JA: Did you intentionally choose the rather generic name 'pf' for your packet filter, or did this become the name by default?
Daniel Hartmeier: Frankly, I didn't spend any time thinking about a name and just used pf (for packet filter) in file and function names. It's short, easily associated with 'packet filter' and didn't collide with existing namespace, and we stuck with it.
JA: Is pf a direct modification to the OpenBSD kernel? Or is it a kernel module?
Daniel Hartmeier: The kernel part of pf consists of three source files now, grouping related functions (filtering, normalization and ioctls). There is no abstract interface, as for instance in FreeBSD which supports multiple packet filters, we just call a single function, pf_test(), from ip_input() and ip_output(), where all packets from network interfaces pass. Additionally, the function is called from the bridge code and after encapsulated packets are unwrapped, so encapsulated packets pass through pf at every layer. The code is linked to the kernel (unless disabled by a #define). While OpenBSD supports loadable kernel modules, none of the kernel code in the base install is loaded dynamically.
JA: How much of the pf implementation is based on other packet filters?
Daniel Hartmeier: The stateful connection tracking is based directly on Guido van Rooij's work (which is also the basis for IPFilter). We check each sequence number in each TCP packet against narrow windows of legal values. Mike Frantzen wrote this implementation, and he also fine-tuned all parameters to minimize the number of mismatches in real traffic. I don't know about commercial firewalls, but I believe this is the best implementation of stateful filtering around. Linux' netfilter is heading in the same direction, I think.

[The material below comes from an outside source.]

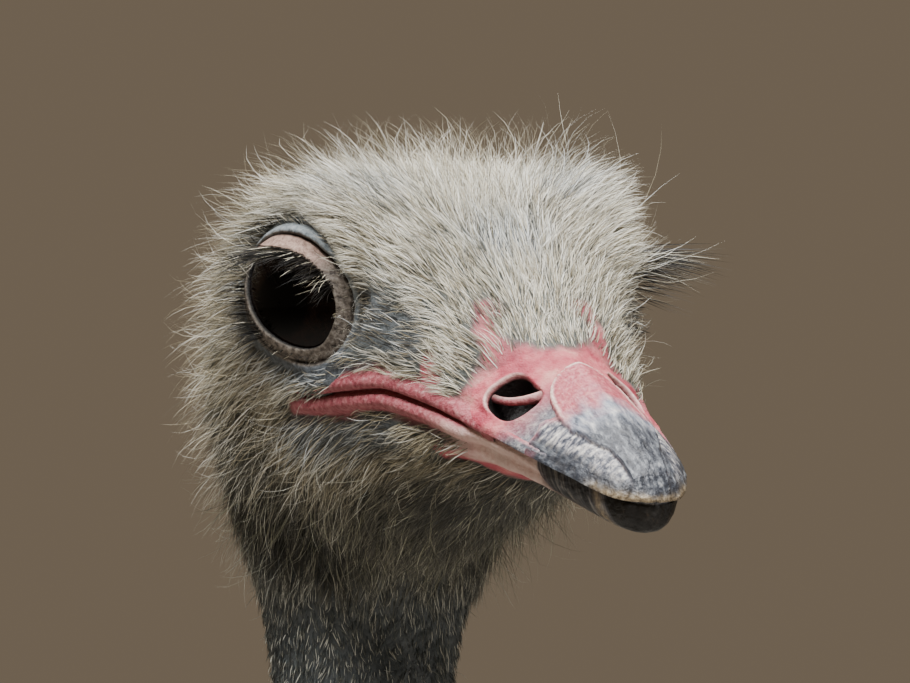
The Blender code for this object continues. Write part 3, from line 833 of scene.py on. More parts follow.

Fragment reassembly and normalization (eliminating ambiguities in packets that a receiver might interpret in different ways) was written by Niels Provos, based on Vern Paxson's work. This is something very useful I haven't seen implemented in a packet filter before.
There are several small things, like the state table implementation which includes address translation mapping or the automatic and transparent rule evaluation optimization, that might be novel. But overall, pf is a combination of already well-known data structures and algorithms that implement the also established concept of real stateful packet filtering in the best possible way.

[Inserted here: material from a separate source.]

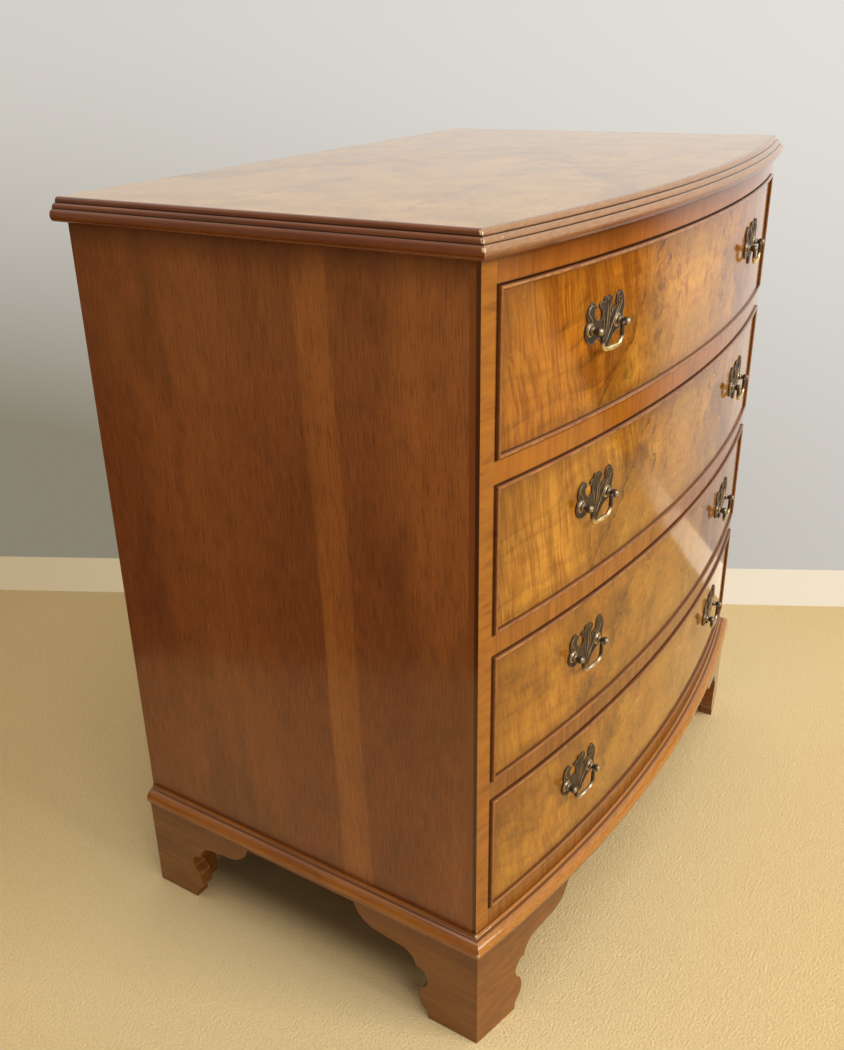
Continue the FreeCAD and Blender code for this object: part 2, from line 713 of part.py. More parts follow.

And, of course, many features that were suggested by various people are based on things they know from other packet filters.
JA: Can you describe in more detail how pf's stateful connection tracking works?
Daniel Hartmeier: The general idea in any stateful filter is to keep track of established connections and associate any packet with the connection it is part of. This allows to automatically pass all packets belonging to a connection that was established through the filter. Basically, the rule set has to express only what connections to pass or block, instead of what packets. This makes rule sets simpler and more elegant, as the author doesn't have to manually address both directions packets of the same connection flow in or care about TCP handshakes and flags. And even an expert in stateless filtering can't precisely block all packets that are not part of properly established connections, since the filter must decide based only on the information contained in a single packet, without knowledge of packets seen earlier.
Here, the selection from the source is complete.